━━ DATA PROVIDED
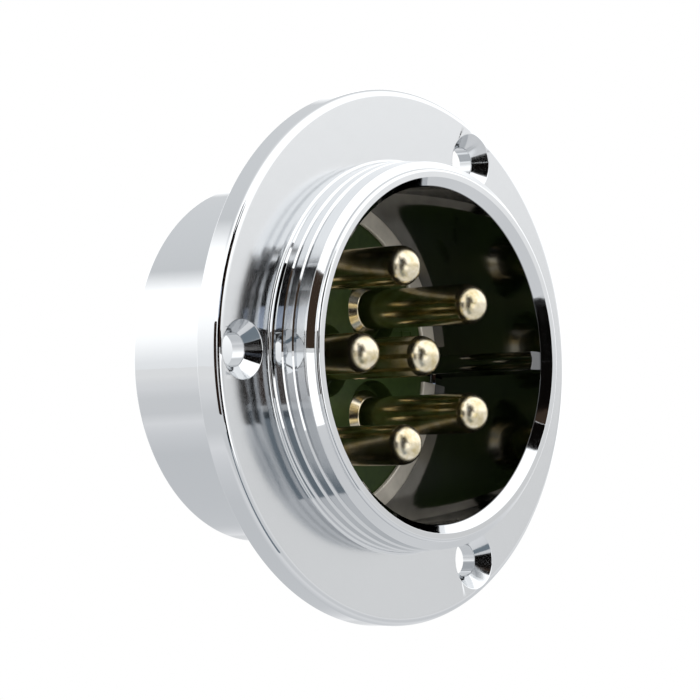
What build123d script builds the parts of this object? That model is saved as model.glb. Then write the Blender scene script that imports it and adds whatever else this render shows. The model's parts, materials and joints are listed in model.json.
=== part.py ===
from build123d import *
import math
import os

# Panel receptacle: a round flange with three countersunk holes, a short coupling sleeve, a plain rear barrel,
# two insulators, six pin contacts and a split retaining ring.
# Millimetres. The axis of the connector lies along Y and the mating side faces -Y.
# The origin is on the axis, in the rear face of the flange, the face that meets the panel.

# coupling sleeve, from the bore outwards
bore_r = 22.6
sleeve_wall = 3.3
sleeve_length = 7.5
mouth_bevel = 1.15
lead_chamfer = 0.9
rim_round = 0.5
rim_step = 0.65

# coupling thread: a right-hand groove with a flat root, which stops short of the lead chamfer
# its height above the flange is given where it passes the side at 180 degrees
thread_pitch = 1.75
thread_turns = 2.55
thread_opening = 0.86
thread_root = 0.2
thread_depth = 0.5
thread_height = 4.4
thread_run_out = 1.0

# flange: lands of metal inside and outside each countersink
flange_t = 3.8
flange_round = 1.0
flange_rear_chamfer = 0.25
screw_hole_r = 2.2
countersink_r = 3.95
inner_land = 1.4
outer_land = 0.8
screw_angles = (60.0, 180.0, 300.0)

# rear barrel
barrel_wall = 1.65
barrel_chamfer = 0.5
lip_t = 2.0
lip_width = 1.6

# key ridge down the bore
key_width = 2.5
key_height = 2.2
key_hollow_r = 2.4
key_root = 0.6

# pins
pin_r = 2.75
pin_from_wall = 10.1
first_pin_angle = 36.0
ring_pins = 5
pin_below_rim = 1.04

# insulators
face_depth = 20.6
front_insulator_t = 5.5
rear_insulator_t = 5.4
insulator_chamfer = 0.3
pocket_r = 4.95
pocket_depth = 2.6
seat_depth = 3.5

# contacts behind the face
collar_r = 3.7
collar_below_face = 1.3
head_r = 4.6
shank_r = 3.2
cup_r = 2.3
cup_depth = 7.0
cup_open = 5.0
cup_open_height = 0.4
contact_behind_barrel = 6.3

# retaining ring
ring_width = 2.95
ring_bite = 0.6
ring_t = 0.7
ring_chamfer = 0.2
ring_gap = 4.5

# clearances
insulator_fit = 0.1
key_fit = 0.15
contact_fit = 0.05
head_fit = 0.05
groove_fit = 0.1
groove_end_fit = 0.05

# radii that follow from the sizes above
sleeve_r = bore_r + sleeve_wall
rim_r = sleeve_r - lead_chamfer
screw_circle_r = sleeve_r + inner_land + countersink_r
flange_r = screw_circle_r + countersink_r + outer_land
barrel_r = bore_r + barrel_wall
lip_r = bore_r - lip_width
key_r = bore_r - key_height
ring_outer_r = bore_r + ring_bite
ring_inner_r = ring_outer_r - ring_width
pin_circle_r = bore_r - pin_from_wall

# positions along the axis that follow from the sizes above
flange_front = -flange_t
rim = flange_front - sleeve_length
face = rim + face_depth
split = face + front_insulator_t
shoulder = split + rear_insulator_t
barrel_end = shoulder + lip_t
seat = face + seat_depth
ring_front = face - ring_t
nose_centre = rim + pin_below_rim + pin_r
contact_end = barrel_end + contact_behind_barrel


def turned(points):
    """Revolves a closed outline of (radius, y) points about the Y axis."""
    return revolve(make_face(Polyline(*points, close=True)), Axis.Y)


def at_angle(radius, angle):
    """A place on a circle about the axis; the angle runs from +X towards +Z."""
    return Pos(radius * math.cos(math.radians(angle)), 0, radius * math.sin(math.radians(angle)))


def corner_rounded(sketch, r, y, radius):
    """Rounds the corner of an outline nearest to (r, y)."""
    return fillet(sketch.vertices().sort_by_distance((r, y, 0))[0], radius)


def thread_turn(share):
    """The cutter for one turn of the thread or a share of it, which starts at the run-out by the flange."""
    above = 0.2
    flare = (thread_opening - thread_root) / 2 / thread_depth
    wide = thread_opening / 2 + above * flare
    section = Plane.XZ * make_face(Polyline(
        (sleeve_r - thread_depth, -thread_root / 2),
        (sleeve_r + above, -wide),
        (sleeve_r + above, wide),
        (sleeve_r - thread_depth, thread_root / 2),
        close=True,
    ))
    groove = sweep(section, path=Helix(thread_pitch, share * thread_pitch, sleeve_r), is_frenet=True)
    start_angle = 180 - (thread_height - thread_run_out) / thread_pitch * 360
    return Pos(0, flange_front - thread_run_out, 0) * Rot(90, 0, 0) * Rot(0, 0, start_angle) * groove


def make_shell():
    groove_r = ring_outer_r + groove_fit
    outline = Polyline(
        (bore_r, rim + mouth_bevel),
        (bore_r + mouth_bevel, rim),
        (rim_r, rim),
        (rim_r, rim + rim_step),
        (sleeve_r, rim + rim_step + lead_chamfer),
        (sleeve_r, flange_front),
        (flange_r, flange_front),
        (flange_r, -flange_rear_chamfer),
        (flange_r - flange_rear_chamfer, 0),
        (barrel_r, 0),
        (barrel_r, barrel_end - barrel_chamfer),
        (barrel_r - barrel_chamfer, barrel_end),
        (lip_r, barrel_end),
        (lip_r, shoulder),
        (bore_r, shoulder),
        (bore_r, face + groove_end_fit),
        (groove_r, face + groove_end_fit),
        (groove_r, ring_front - groove_end_fit),
        (bore_r, ring_front - groove_end_fit),
        close=True,
    )
    section = Sketch() + make_face(outline)
    section = corner_rounded(section, rim_r, rim, rim_round)
    section = corner_rounded(section, flange_r, flange_front, flange_round)
    shell = revolve(section, Axis.Y)

    # the thread is cut a turn at a time, and the last piece is less than a turn
    whole_turns = math.floor(thread_turns)
    for i in range(whole_turns):
        shell -= Pos(0, -i * thread_pitch, 0) * thread_turn(1)
    shell -= Pos(0, -whole_turns * thread_pitch, 0) * thread_turn(thread_turns - whole_turns)

    # the ridge stands on the bore wall and its inner face is hollow, so its two inner edges are raised
    key_front = rim + mouth_bevel
    key_length = shoulder - key_front
    key_depth = key_height + key_root
    bar = Pos(key_r + key_depth / 2, key_front + key_length / 2, 0) * Box(key_depth, key_length, key_width)
    hollow_x = key_r - math.sqrt(key_hollow_r**2 - (key_width / 2) ** 2)
    rod = Rot(90, 0, 0) * Cylinder(key_hollow_r, key_length + 2)
    hollow = Pos(hollow_x, key_front + key_length / 2, 0) * rod
    shell += bar - hollow

    # a screw hole with a right-angled countersink, cut from a little in front of the flange
    above = 1.0
    start = flange_front - above
    wide = countersink_r + above
    screw_hole = turned([
        (0, start),
        (wide, start),
        (screw_hole_r, start + wide - screw_hole_r),
        (screw_hole_r, above),
        (0, above),
    ])
    for angle in screw_angles:
        shell -= at_angle(screw_circle_r, angle) * screw_hole
    return shell


def key_slot(y0, y1):
    """The room that an insulator leaves for the key ridge."""
    inner = key_r - key_fit
    width = key_width + 2 * key_fit
    height = bore_r + 1 - inner
    return Pos(inner + height / 2, (y0 + y1) / 2, 0) * Box(height, y1 - y0 + 2, width)


def stations():
    """The contact places, the ring first and then the centre, each with the way its solder cup opens."""
    step = 360 / ring_pins
    angles = [first_pin_angle + step * i for i in range(ring_pins)]
    return [(at_angle(pin_circle_r, a), a) for a in angles] + [(Pos(0, 0, 0), 0.0)]


def disc(y0, y1):
    """An insulator blank between two planes, with its outer edges broken."""
    r = bore_r - insulator_fit
    c = insulator_chamfer
    return turned([(0, y0), (r - c, y0), (r, y0 + c), (r, y1 - c), (r - c, y1), (0, y1)])


def make_front_insulator():
    hole_r = collar_r + contact_fit
    head_hole_r = head_r + head_fit
    hole = turned([
        (0, face - 1),
        (pocket_r, face - 1),
        (pocket_r, face + pocket_depth),
        (hole_r, face + pocket_depth),
        (hole_r, seat),
        (head_hole_r, seat),
        (head_hole_r, split + 1),
        (0, split + 1),
    ])
    body = disc(face, split) - key_slot(face, split)
    for place, _ in stations():
        body -= place * hole
    return body


def make_rear_insulator():
    hole_r = shank_r + contact_fit
    hole = turned([(0, split - 1), (hole_r, split - 1), (hole_r, shoulder + 1), (0, shoulder + 1)])
    body = disc(split, shoulder) - key_slot(split, shoulder)
    for place, _ in stations():
        body -= place * hole
    return body


def make_contact():
    """A pin with a domed nose, a conical shoulder, a collar and a head, and a solder cup open towards +X."""
    cone_end = face + collar_below_face
    nose = CenterArc((0, nose_centre), pin_r, 270, 90)
    rest = Polyline(
        (pin_r, nose_centre),
        (pin_r, cone_end - (collar_r - pin_r)),
        (collar_r, cone_end),
        (collar_r, seat),
        (head_r, seat),
        (head_r, split - head_fit),
        (shank_r, split - head_fit),
        (shank_r, contact_end),
        (cup_r, contact_end),
        (cup_r, contact_end - cup_depth),
        (0, contact_end - cup_depth),
        (0, nose_centre - pin_r),
    )
    contact = revolve(make_face(nose + rest), Axis.Y)
    slope_end = contact_end - cup_open
    over = shank_r + 1
    opening = make_face(Polyline(
        (cup_open_height, slope_end),
        (over, slope_end - (over - cup_open_height) / 2),
        (over, contact_end + 1),
        (cup_open_height, contact_end + 1),
        close=True,
    ))
    return contact - extrude(opening, amount=over, both=True)


def make_retaining_ring():
    ring = turned([
        (ring_inner_r + ring_chamfer, ring_front),
        (ring_outer_r, ring_front),
        (ring_outer_r, face),
        (ring_inner_r + ring_chamfer, face),
        (ring_inner_r, face - ring_chamfer),
        (ring_inner_r, ring_front + ring_chamfer),
    ])
    gap = Pos((ring_inner_r + ring_outer_r) / 2, face, 0) * Box(2 * ring_width, 4 * ring_t, ring_gap)
    return ring - gap


os.makedirs("parts", exist_ok=True)
export_step(make_shell(), "parts/shell.step")
export_step(make_front_insulator(), "parts/front_insulator.step")
export_step(make_rear_insulator(), "parts/rear_insulator.step")
export_step(make_retaining_ring(), "parts/retaining_ring.step")
pin_names = ["contact_" + str(i + 1) for i in range(ring_pins)] + ["contact_centre"]
for name, (place, angle) in zip(pin_names, stations()):
    export_step(place * Rot(0, -angle, 0) * make_contact(), "parts/" + name + ".step")
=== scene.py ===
"""Panel receptacle of a circular power connector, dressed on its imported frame."""
import json
import math

import bmesh
import bpy
from bpy.props import FloatProperty, FloatVectorProperty, IntProperty, PointerProperty
from mathutils import Euler, Matrix, Vector

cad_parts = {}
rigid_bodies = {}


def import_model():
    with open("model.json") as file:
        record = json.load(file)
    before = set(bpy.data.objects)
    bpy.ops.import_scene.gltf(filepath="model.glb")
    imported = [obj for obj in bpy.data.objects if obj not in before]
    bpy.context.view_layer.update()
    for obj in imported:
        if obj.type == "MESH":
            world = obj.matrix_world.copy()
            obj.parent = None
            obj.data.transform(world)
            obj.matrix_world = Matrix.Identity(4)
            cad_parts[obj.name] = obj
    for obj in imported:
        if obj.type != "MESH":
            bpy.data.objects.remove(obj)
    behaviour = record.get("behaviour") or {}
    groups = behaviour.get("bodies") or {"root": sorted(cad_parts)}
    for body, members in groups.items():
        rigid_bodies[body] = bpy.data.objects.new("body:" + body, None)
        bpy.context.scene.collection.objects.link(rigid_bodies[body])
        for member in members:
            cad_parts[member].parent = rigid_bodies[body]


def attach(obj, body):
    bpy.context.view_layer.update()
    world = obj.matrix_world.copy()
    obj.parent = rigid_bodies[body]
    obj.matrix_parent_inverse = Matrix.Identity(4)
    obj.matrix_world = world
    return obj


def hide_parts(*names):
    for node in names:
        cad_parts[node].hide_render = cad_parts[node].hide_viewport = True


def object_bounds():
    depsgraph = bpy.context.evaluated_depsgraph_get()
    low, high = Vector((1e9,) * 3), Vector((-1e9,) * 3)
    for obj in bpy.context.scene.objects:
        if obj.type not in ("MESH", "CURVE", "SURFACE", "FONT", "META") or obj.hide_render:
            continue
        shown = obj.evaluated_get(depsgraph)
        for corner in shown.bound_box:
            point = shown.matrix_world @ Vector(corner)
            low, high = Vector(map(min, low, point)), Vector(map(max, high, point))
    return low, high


bl_info = {
    "name": "Circular receptacle",
    "version": (1, 0, 0),
    "blender": (4, 5, 0),
    "location": "View3D > Sidebar > Receptacle",
    "description": "Builds the visible pieces of a panel receptacle around its packed frame",
    "category": "Object",
}

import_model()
CAD_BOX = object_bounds()

MM = 0.001
TURN = 2 * math.pi

# points of a mesh that lie closer than this are joined; a cut leaves stray points a little further apart
WELD = 0.0002 * MM
CUT_WELD = 0.002 * MM

# an edge that turns by more degrees than this is shaded sharp
CREASE = 32

# how far large faces outweigh small ones in the normals: 50 is neutral and 100 the most
AREA_WEIGHT = 90

# how far a cutting tool reaches past what it cuts
PAST = 1.0 * MM

# degrees about the axis, from the side of the key, which is +X, towards +Z
SCREW_ANGLES = (60, 180, 300)
FIRST_PIN = 36
PINS_ON_CIRCLE = 5

# divisions of a turn for the holes and the pins, and for the insulators
SMALL_STEPS = 96
DISC_STEPS = 192

# distance of the studio cards from the object, in metres
CARD_DISTANCE = 0.30


# sizes and colours

def length(label, text, millimetres):
    """A length property with its default in millimetres, kept in metres."""
    return FloatProperty(name=label, description=text, default=millimetres * MM, min=0.0,
                         unit="LENGTH", precision=5)


def tint(label, text, value):
    """A colour property whose default is an sRGB hex value."""
    return FloatVectorProperty(name=label, description=text, default=linear(value)[:3], min=0, max=1,
                               size=3, subtype="COLOR")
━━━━
**WHAT NEEDS TO BE DONE**
Write out each line exactly as it appears, from the line with "in range(ring_pins)] +" up to and including the line with "cad_parts[node].hide_render = cad_parts[node].hide_viewport".

**THE RESPONSE**
pin_names = ["contact_" + str(i + 1) for i in range(ring_pins)] + ["contact_centre"]
for name, (place, angle) in zip(pin_names, stations()):
    export_step(place * Rot(0, -angle, 0) * make_contact(), "parts/" + name + ".step")
=== scene.py ===
"""Panel receptacle of a circular power connector, dressed on its imported frame."""
import json
import math

import bmesh
import bpy
from bpy.props import FloatProperty, FloatVectorProperty, IntProperty, PointerProperty
from mathutils import Euler, Matrix, Vector

cad_parts = {}
rigid_bodies = {}


def import_model():
    with open("model.json") as file:
        record = json.load(file)
    before = set(bpy.data.objects)
    bpy.ops.import_scene.gltf(filepath="model.glb")
    imported = [obj for obj in bpy.data.objects if obj not in before]
    bpy.context.view_layer.update()
    for obj in imported:
        if obj.type == "MESH":
            world = obj.matrix_world.copy()
            obj.parent = None
            obj.data.transform(world)
            obj.matrix_world = Matrix.Identity(4)
            cad_parts[obj.name] = obj
    for obj in imported:
        if obj.type != "MESH":
            bpy.data.objects.remove(obj)
    behaviour = record.get("behaviour") or {}
    groups = behaviour.get("bodies") or {"root": sorted(cad_parts)}
    for body, members in groups.items():
        rigid_bodies[body] = bpy.data.objects.new("body:" + body, None)
        bpy.context.scene.collection.objects.link(rigid_bodies[body])
        for member in members:
            cad_parts[member].parent = rigid_bodies[body]


def attach(obj, body):
    bpy.context.view_layer.update()
    world = obj.matrix_world.copy()
    obj.parent = rigid_bodies[body]
    obj.matrix_parent_inverse = Matrix.Identity(4)
    obj.matrix_world = world
    return obj


def hide_parts(*names):
    for node in names:
        cad_parts[node].hide_render = cad_parts[node].hide_viewport = True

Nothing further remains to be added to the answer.